Autunno Tedesco di Stig Dagerman - L’ipocrisia democratica nella Germania post nazista


E’ immaginabile espiare una colpa nella sofferenza? Si può davvero parlare di colpa collettiva del popolo tedesco al domani della disfatta dell’esercito nazista? Fino a che punto la complicità quotidiana del popolo nei confronti del regime nazista è assimilabile alle colpe individuali di chi deteneva realmente il potere durante la dittatura nazionalsocialista? Questi e altri interrogativi più o meno latenti e per certi versi disturbanti costituiscono la filigrana di questo Autunno Tedesco che solo uno scrittore come Stig Dagerman poteva cogliere e porre impunemente all’attenzione di un pubblico neutro come quello svedese nel 1946. La Svezia durante la seconda guerra mondiale fu infatti un paese neutrale che però consentì alle truppe di Hitler di essere attraversato allo scopo di occupare la confinante Norvegia. Una scelta forse dettata dalla paura di invasione, ma che stride se si ricorda invece che il “fascista” Franco negò all’aviazione tedesca il sorvolo del proprio paese durante i mesi della campagna d’Africa: un atteggiamento che fece infuriare Hitler. Dagerman fu inviato in Germania nell’autunno del 1946, poco più di un anno dopo la disfatta con l’incarico di produrre cronache veritiere. Il suo giornale voleva scandagliare più a fondo la società tedesca che in quei mesi veniva dipinta dalla stampa alleata come troppo collusa con il precedente potere e ancora vicina al nazionalsocialismo.
Il risultato furono alcuni reportage che Dagerman scrisse sulla base di un soggiorno in Germania che lo portò a visitare le principali città tedesche, o quel che ne restava, distrutte dai bombardamenti. Dagerman si propone di avvicinare la società tedesca vivendo il più possibile vicino ai disperati sopravvissuti. Così entra nelle cantine dove continuano ad abitare gli scampati, al freddo, con centimetri d’acqua gelida e stagnante sui pavimenti, con stufe maleodoranti e malsane, con bambini affamati, sporchi, laceri e malati  che non vedono prospettiva alcuna di un domani che assomiglia ogni giorno sempre più ad un girone infernale. E tutto ciò in un contesto in cui si svolgevano le prime elezioni democratiche in Germania anche se della democrazia al popolo tedesco affamato, in quelle condizioni, non poteva importare granché.
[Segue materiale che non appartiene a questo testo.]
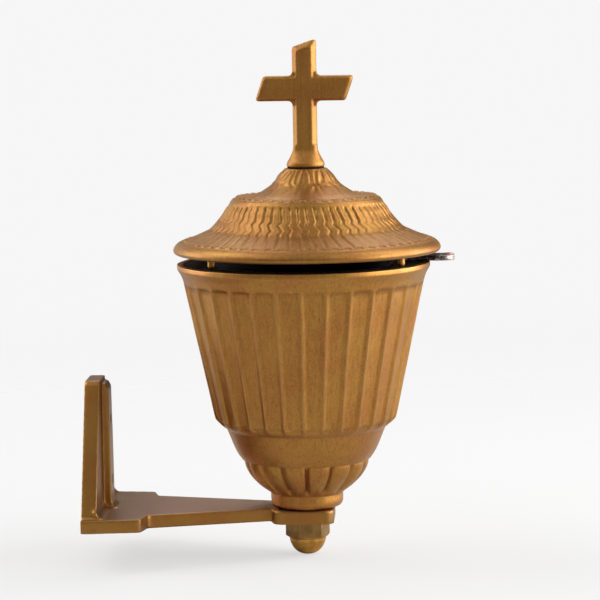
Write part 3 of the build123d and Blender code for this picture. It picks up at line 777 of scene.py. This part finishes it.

Dagerman ci svela anche alcuni fatti poco noti al pubblico italiano, come ad esempio i  tribunali del popolo che avevano lo scopo di giudicare i nazisti, ma che in molti casi non condannarono chi veramente il nazismo aveva sostenuto fino a pochi attimi prima della fine; oppure le tradotte ferroviarie piene di tedeschi  del nord, stipati come sardine, che ricordano tanto le deportazioni di ebrei, che i tedeschi del sud, bavaresi, avevano deciso di rinviare alle loro città di origine ormai liberate. Peccato che le case non esistevano più, ma di questo i bavaresi non se ne preoccuparono, e questo provocò un risentimento i cui strascichi sono ancora avvertibili oggigiorno. Città fantasma come Berlino, Essen, Amburgo dovettero sobbarcarsi il peso di centinaia di migliaia di profughi che provenivano anche dalle terre dell’est ormai in mano ai sovietici. Il dopoguerra tedesco certamente fu assai più duro di quello italiano, ma sia i tedeschi che gli italiani preferirono non affrontare il problema della redenzione della nazione senza il paravento di anacronistici tabù: i tedeschi scelsero l’arma del silenzio nei confronti delle giovani generazioni nate dopo la guerra; gli italiani preferirono raccogliersi dietro un antifascismo di facciata nel quale tutti si ritrovarono, vinti e vincitori, con il risultato di annacquare il valore dei veri antifascisti che rischiarono la vita e morirono per la libertà.  Ma di questo il libro di Dagerman, evidentemente, non parla per quanto una riflessione sul dopoguerra italiano, a partire dai sentimenti della società italiana non fu mai onestamente tentato. Ma solo Dagerman poteva aprire uno squarcio di tale intensità senza preoccuparsi di essere strumentalizzato a destra come a sinistra; lui, anarchico, poteva permettersi di raccontare per filo e per segno quello che i suoi occhi intercettavano in piena libertà.
Gli scritti di Dagerman non sono dunque scontati, ogni pagina è foriera di rivelazioni e descrizioni che curiosamente non furono mai approfondite né dalla stampa alleata né da quella delle ex potenze sconfitte. A settant’anni da quei tragici eventi Iperborea le propone in lingua italiana. Stig Dagerman fu uno scrittore di valore e di successo. Morì suicida nel 1954.